De pensioenleeftijd van militairen (56 jaar) en NMBS-personeel (55 jaar) wordt vanaf 2027 geleidelijk opgetrokken tot de wettelijke pensioenleeftijd. Per jaar komt er een jaar bij, maar de betrokkenen zouden toch nog op vervroegd pensioen. Voor militairen wordt rekening gehouden met buitenlandse missies en operationele eenheden.
Politici die ook van buitenlandse instellingen een pensioen krijgen, zullen dat bedrag bij hun Belgische inkomsten moeten rekenen.
Voor iedereen zal voortaan een loopbaan van 45 jaar gelden. Ook voor onderwijzend personeel – dat nu tussen de twee en drie jaar vroeger mag stoppen omdat een jaar voor hen voor 1,05 geldt – zal dat geleidelijk, startend in 2027, zo gebeuren.
De zogenaamde NAVAP-regeling voor politieagenten – waardoor ze aansluitend op een vervroegd pensioen vanaf 59 jaar kunnen stoppen – zal worden herzien. Op termijn verdwijnt het systeem.
Het ziektepensioen voor statutaire ambtenaren gaat vanaf 2026 op de schop. Ambtenaren gaan ook geen ziektedagen meer kunnen opsparen.
De berekening van de ambtenarenpensioenen wordt op termijn – tegen 2062 – gelijkgeschakeld met die van werknemers in de privé. Voor die laatste wordt het pensioen berekend op basis van het loon tijdens de hele carrière.

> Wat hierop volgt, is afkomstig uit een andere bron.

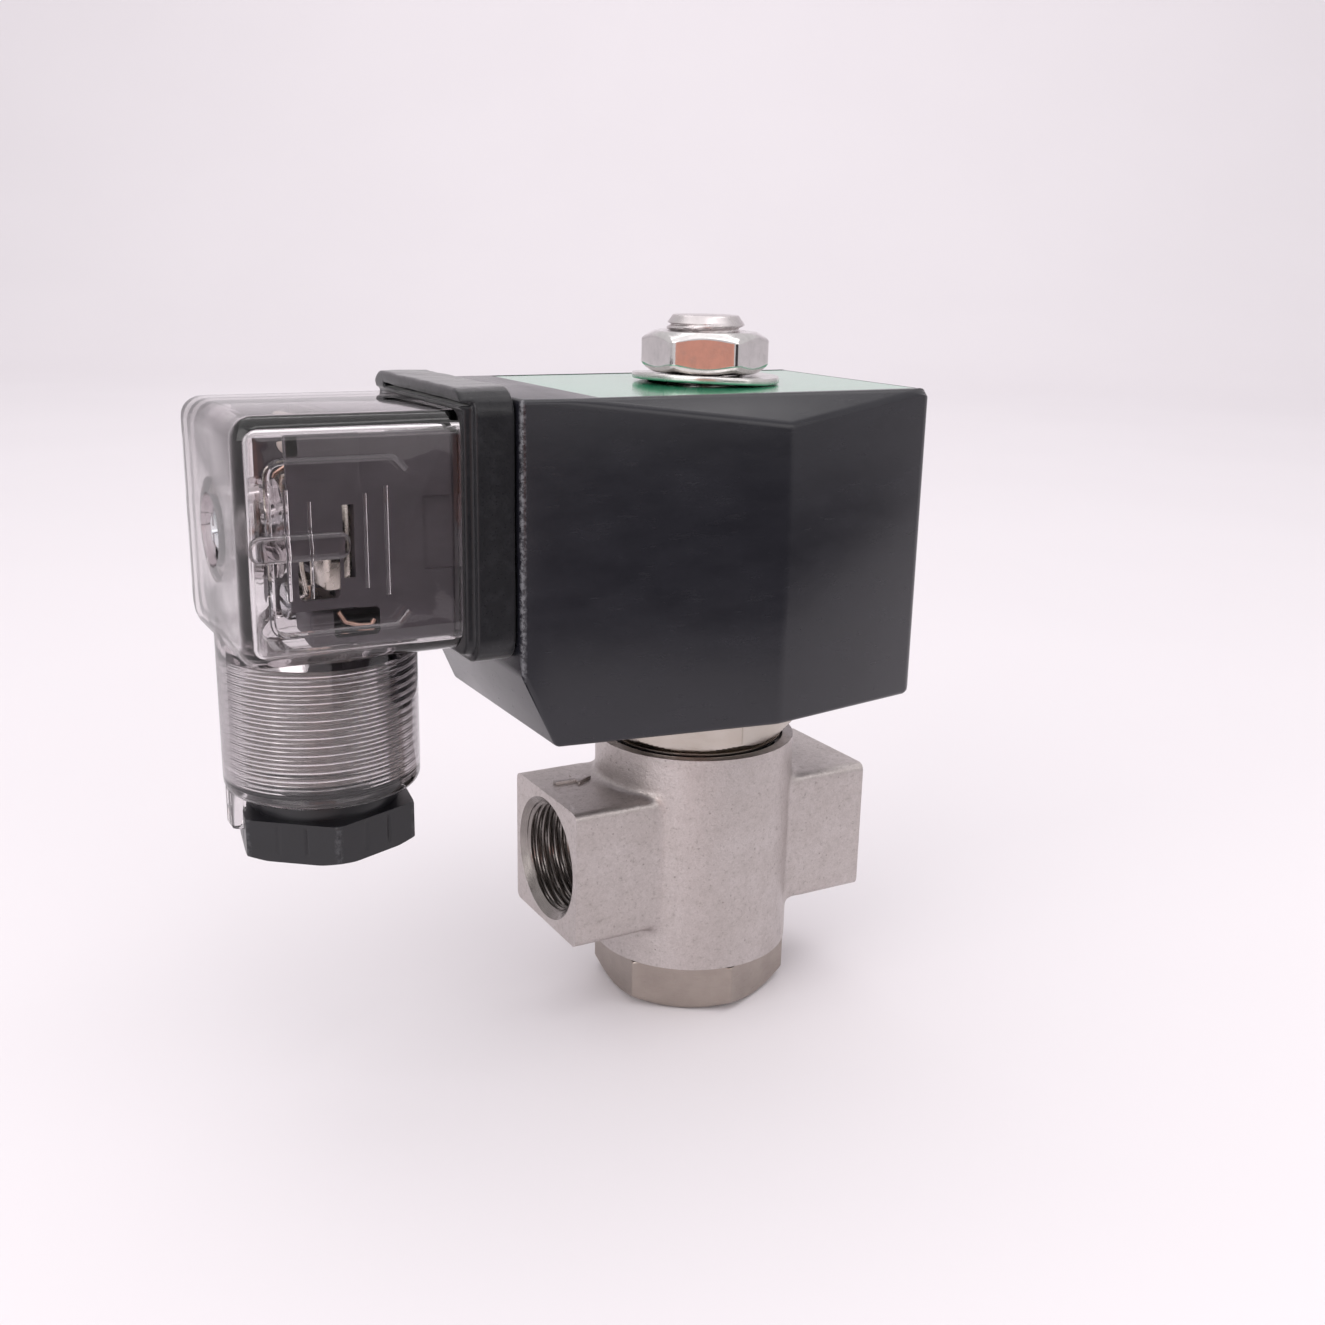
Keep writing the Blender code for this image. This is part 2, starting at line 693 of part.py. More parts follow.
def make_gasket():
    """Rubber collar round the island, with a raised double lip over the housing's top."""
    gasket = box(
        "connector_gasket",
        (GASKET_MOUTH, -GASKET_HALF, GASKET_BOTTOM),
        (GASKET_BACK, GASKET_HALF, GASKET_TOP),
        BLACK_RUBBER,
        bevels=((along(0), 3.2, 4),),
    )
    opening_y, opening_z = ISLAND_HALF_Y + 0.4, ISLAND_HALF_Z + 0.4
    lip = box(
        "gasket_lip",
        (LIP_TIP, 1.8 - GASKET_HALF, HOUSING_TOP + GAP),
        (GASKET_BACK - 0.6, GASKET_HALF - 1.8, LIP_TOP),
        bevels=((any_edge, 0.8, 2),),
    )
    opening = box(
        "gasket_opening",
        (GASKET_MOUTH - 5, -opening_y, FACE_Z - opening_z),
        (GASKET_BACK + 1, opening_y, FACE_Z + opening_z),
        bevels=((along(0), 1.0, 2),),
    )
    groove = box(
        "gasket_groove",
        (LIP_TIP - 1, 3.4 - GASKET_HALF, 85.75),
        (LIP_TIP + 2.4, GASKET_HALF - 3.4, 86.15),
    )
    join(gasket, lip)
    return cut(gasket, opening, groove)


def make_housing():
    """Clear shell, open towards the coil, with the screw's boss inside and the gland's tube below."""

    def low_edge(ends):
        return along(0)(ends) and ends[0].z < 0

    shell = box(
        "connector_housing",
        (HOUSING_END, -HOUSING_HALF, HOUSING_BOTTOM),
        (HOUSING_MOUTH, HOUSING_HALF, HOUSING_TOP),
        SMOKED_PLASTIC,
        bevels=((low_edge, HOUSING_LOW_ROUND, 5), (outer_edge, HOUSING_ROUND, 4)),
    )
    tube = cylinder("gland_tube", GLAND_R, GLAND_BOTTOM, HOUSING_BOTTOM + 8, (GLAND_X, 0, 0))
    join(shell, tube)
    wall = HOUSING_WALL
    hollow = box(
        "housing_hollow",
        (HOUSING_END + wall, wall - HOUSING_HALF, HOUSING_BOTTOM + wall),
        (HOUSING_MOUTH + 5, HOUSING_HALF - wall, HOUSING_TOP - wall),
        bevels=((along(0), 1.0, 2),),
    )
    bore_profile = [
        (0, HOUSING_BOTTOM + wall + 1),
        (8.0, HOUSING_BOTTOM + wall + 1),
        (8.0, GLAND_SHOULDER),
        (GLAND_BORE_R, GLAND_SHOULDER),
        (GLAND_BORE_R, GLAND_BOTTOM - 1),
        (0, GLAND_BOTTOM - 1),
    ]
    bore = turned("gland_bore", bore_profile, (GLAND_X, 0, 0), steps=PLAIN_STEPS)
    cut(shell, hollow, bore)
    boss = cylinder(
        "screw_boss",
        SCREW_BOSS_R,
        -SCREW_BOSS_TIP,
        -HOUSING_END - wall / 2,
        (0, 0, FACE_Z),
        (-1, 0, 0),
        steps=PLAIN_STEPS,
    )
    join(shell, boss)
    recess_profile = [
        (0, -HOUSING_END + 1),
        (SCREW_RECESS_R, -HOUSING_END + 1),
        (SCREW_RECESS_R, -SCREW_RECESS_FLOOR),
        (1.9, -SCREW_RECESS_FLOOR),
        (1.9, -SCREW_BOSS_TIP - 1),
        (0, -SCREW_BOSS_TIP - 1),
    ]
    recess = turned("screw_recess", recess_profile, (0, 0, FACE_Z), (-1, 0, 0), steps=PLAIN_STEPS)
    return cut(shell, recess)


def outer_edge(ends):
    """The housing's sharp edges, other than those round its mouth."""
    same = [i for i in range(3) if ends[0][i] == ends[1][i] and ends[0][i] != 0]
    return len(same) == 2 and not (ends[0].x > 0 and ends[1].x > 0)


def make_terminal_block():
    """Insulating block that fills the housing's mouth, with a blade slot for each contact."""
    half_y, half_z = HOUSING_HALF - HOUSING_WALL - 0.4, ISLAND_HALF_Z + 0.4
    block = box(
        "terminal_block",
        (BLOCK_REAR, -half_y, FACE_Z - half_z),
        (HOUSING_MOUTH - 0.3, half_y, FACE_Z + half_z),
        BLOCK_PLASTIC,
        bevels=((along(0), 1.2, 2),),
    )
    nose = box(
        "block_nose",
        (HOUSING_MOUTH - 1, -ISLAND_HALF_Y, FACE_Z - ISLAND_HALF_Z),
        (BLOCK_FRONT, ISLAND_HALF_Y, FACE_Z + ISLAND_HALF_Z),
    )
    screw_way = cylinder("screw_way", 2.6, 30, 60, (0, 0, FACE_Z), (-1, 0, 0), steps=SMALL_STEPS)
    slots = [
        blade(f"clip_slot_{name}", BLOCK_REAR - 1, BLOCK_FRONT + 1, centre, wide, 7.6, 3.0)
        for name, centre, wide in contact_places()
    ]
    join(block, nose)
    return cut(block, screw_way, *slots)


def make_contact(name, centre, wide):
    """A forked clip that grips one blade, its clamp behind the block, and the clamp's screw."""
    clip = blade(f"contact_clip_{name}", -54.0, BLOCK_FRONT - 0.6, centre, wide, 7.0, 2.4, TIN)
    clamp = blade(f"clamp_{name}", -55.3, -52.3, centre, wide, 7.0, 5.4)
    join(clip, clamp)
    fork = blade(f"fork_{name}", -48.0, BLOCK_FRONT + 1, centre, wide, 9.0, SPADE_THICK + 2 * GAP)
    place = (0, centre[0], centre[1])
    hole = cylinder(f"clamp_hole_{name}", 1.5, 52.8, 56, place, (-1, 0, 0), steps=12)
    cut(clip, fork, hole)
    head_r, shank_r = 2.4, 1.2
    profile = [(0, 57.2), (head_r, 57.2), (head_r, 55.6), (shank_r, 55.6), (shank_r, 53.1), (0, 53.1)]
    screw = turned(f"terminal_screw_{name}", profile, place, (-1, 0, 0), ZINC, SMALL_STEPS)
    y, z = centre
    cut(screw, box(f"driver_slot_{name}", (-58, y - 4, z - 0.3), (-56.6, y + 4, z + 0.3)))
    return [clip, screw]


def make_indicator():
    """A small board behind the contacts with its lamp and series resistor."""
    board = box("indicator_board", (BOARD_FACE, -7.0, 76.6), (BOARD_FACE + 1.0, 7.0, 82.2), BOARD)
    foot = 0.3 - BOARD_FACE
    dome = [(0, 3.7), (0.8, 3.45), (1.3, 2.9), (1.5, 2.2), (1.5, 0), (0, 0)]
    lamp_profile = [(radius, foot + height) for radius, height in dome]
    lamp = turned("indicator_led", lamp_profile, (0, -3.4, 79.5), (-1, 0, 0), LED_PLASTIC, SMALL_STEPS)
    barrel = [(0, 6.2), (0.8, 6.1), (0.95, 5.4), (0.8, 4.6), (0.8, 2.2), (0.95, 1.4), (0.8, 0.7), (0, 0.6)]
    resistor = turned("indicator_resistor", barrel, (BOARD_FACE - 1.4, 0, 79.5), (0, 1, 0), RESISTOR, 12)
    return [board, lamp, resistor]


def make_connector():
    contacts = []
    for name, centre, wide in contact_places():
        contacts += make_contact(name, centre, wide)
    parts = [make_housing(), make_terminal_block(), *contacts, *make_indicator()]
    anchor("connector_axis", (HOUSING_MOUTH, 0, FACE_Z), *parts)


def make_centre_screw():
    """The captive screw that holds the connector on, and the sealing washer under its head."""
    place = (0, 0, FACE_Z)
    head_low, head_high, head_r, shank_r = 61.4, 63.6, 3.2, 1.45
    profile = [
        (0, head_high),
        (head_r - 0.7, head_high),
        (head_r, head_high - 0.6),
        (head_r, head_low),
        (shank_r, head_low),
        (shank_r, 29.5),
        (0, 29.5),
    ]
    screw = turned("centre_screw", profile, place, (-1, 0, 0), ZINC, PLAIN_STEPS)
    arm, slot = 2.0, 0.45
    for name, y, z in (("flat", arm, slot), ("upright", slot, arm)):
        cut(screw, box(f"cross_{name}", (-65, -y, FACE_Z - z), (-62.6, y, FACE_Z + z)))
    washer = ring(
        "screw_seal", 1.75, 3.4, -SCREW_RECESS_FLOOR + GAP, head_low - GAP, place, (-1, 0, 0), SEAL_RUBBER, 24
    )
    anchor("screw_axis", (SCREW_RECESS_FLOOR, 0, FACE_Z), screw, washer)


def make_gland():
    """The cable gland: a hexagon nut, the thrust washer above it and the rubber grommet it squeezes."""
    place = (GLAND_X, 0, 0)
    nut = hexagon(
        "gland_nut", GLAND_HEX, GLAND_NUT_BOTTOM, GLAND_NUT_TOP, GLAND_CORNER, place[:2], GLAND_PLASTIC
    )
    keep_inside(
        nut,
        chamfer_envelope("gland_nut_chamfer", GLAND_HEX, GLAND_NUT_BOTTOM, GLAND_NUT_TOP, 0.8, 0, place),
    )
    sleeve_r, sleeve_top = GLAND_BORE_R - 0.4, GLAND_SLEEVE_TOP
    sleeve_profile = [
        (GLAND_HOLE_R + 0.5, sleeve_top),
        (sleeve_r, sleeve_top),
        (sleeve_r, GLAND_BOTTOM - 0.4),
        (10.6, GLAND_BOTTOM - 0.4),
        (10.6, GLAND_NUT_TOP - 1),
        (GLAND_HOLE_R + 0.5, GLAND_NUT_TOP - 1),
    ]
    join(nut, turned("gland_sleeve", sleeve_profile, place, steps=PLAIN_STEPS))
    cut(nut, cylinder("gland_hole", GLAND_HOLE_R, GLAND_NUT_BOTTOM - 1, sleeve_top, place, steps=PLAIN_STEPS))
    washer_top = sleeve_top + GAP + 1.0
    washer = ring(
        "gland_washer", 4.6, sleeve_r, sleeve_top + GAP, washer_top, place, material=GLAND_PLASTIC, steps=24
    )
    grommet_profile = [
        (CABLE_HOLE_R, GLAND_SHOULDER - 0.4),
        (7.2, GLAND_SHOULDER - 0.4),
        (sleeve_r, GLAND_SHOULDER - 2.2),
        (sleeve_r, washer_top + GAP),
        (CABLE_HOLE_R, washer_top + GAP),
    ]
    grommet = turned("gland_grommet", grommet_profile, place, material=BLACK_RUBBER, steps=24)
    anchor("gland_axis", (GLAND_X, 0, GLAND_NUT_BOTTOM), nut, washer, grommet)


def main():
    make_valve_body()
    make_bottom_plug()
    make_seal_ring("plug_oring", PLUG_BORE_R + 0.9, 0.7, BODY_BOTTOM + 0.85)
    make_tube_parts()
    make_seal_ring("tube_oring", UPPER_BORE_R + 0.75, 0.6, BODY_TOP - 0.65)
    make_plunger()
    make_return_spring()
    make_top_fasteners()
    make_coil()
    make_connector()
    make_centre_screw()
    make_gland()


main()
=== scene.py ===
"""Solenoid valve: the finished look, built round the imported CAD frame.

Helper sizes are millimetres in the CAD's frame: +Z up, connector towards -X, camera side -Y.
"""

import math
from contextlib import contextmanager

import bmesh
import bpy
from mathutils import Matrix, Vector, noise


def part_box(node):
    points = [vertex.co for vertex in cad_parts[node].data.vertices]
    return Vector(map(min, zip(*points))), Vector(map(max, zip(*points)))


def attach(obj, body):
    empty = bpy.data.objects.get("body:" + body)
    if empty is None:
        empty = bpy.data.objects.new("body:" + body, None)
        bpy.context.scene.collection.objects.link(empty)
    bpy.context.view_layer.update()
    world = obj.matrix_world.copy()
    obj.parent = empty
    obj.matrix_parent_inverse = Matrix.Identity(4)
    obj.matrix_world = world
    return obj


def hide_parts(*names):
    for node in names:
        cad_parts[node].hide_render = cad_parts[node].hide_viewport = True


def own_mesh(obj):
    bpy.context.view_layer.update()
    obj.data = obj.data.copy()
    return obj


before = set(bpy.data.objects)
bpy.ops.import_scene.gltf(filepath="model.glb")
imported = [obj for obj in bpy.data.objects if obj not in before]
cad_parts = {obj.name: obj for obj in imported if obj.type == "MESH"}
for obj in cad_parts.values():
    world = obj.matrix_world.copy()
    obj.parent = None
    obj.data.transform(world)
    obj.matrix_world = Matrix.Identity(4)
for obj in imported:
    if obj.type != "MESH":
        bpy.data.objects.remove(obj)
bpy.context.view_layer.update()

MM = 0.001
TURN = 2 * math.pi


def corners(node):
    """A CAD node's lowest and highest corners in millimetres."""
    low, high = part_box(node)
    return low / MM, high / MM


# ---- looks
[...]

Voor ambtenaren is dat op basis van het loon van de laatste 10 jaar, een veel gunstiger systeem. Maar dat voordeel verdwijnt dus. Wanneer dat eindelijk gebeurd zal zijn, krijgen ambtenaren wel toegang tot de tweede pensioenpijler.
- Nog een voordeel voor ambtenaren dat vanaf 2026 verdwijnt: de zogenaamde perequatie van de ambtenarenpensioenen. Dat houdt in dat de pensioenen los van de gebruikelijke indexering ook nog eens stijgen wanneer de lonen van de werkende ambtenaren omhoog gaan. De regering zegt hiermee rekening te zullen houden bij de verdeling van het geld dat voor pensioenen is voorzien in de welvaartsenveloppe.
Ambtenaren zullen voortaan niet meer verplicht met pensioen moeten gaan.
Arizona voorziet speciale regelingen voor wie nu al dicht bij een vervroegd pensioen staat. Wie vanaf de inwerkingtreding van de nieuwe wet (in 2025) 60 jaar of ouder is, zal maximaal 1 jaar langer moeten werken. Wie vanaf de inwerkingtreding van de nieuwe wet 59 jaar is, zal maximaal 2 jaar langer moeten werken.
Er komt een hogere solidariteitsbijdrage voor pensioenkapitaal dat wordt uitbetaald, maar wel pas vanaf 150.000.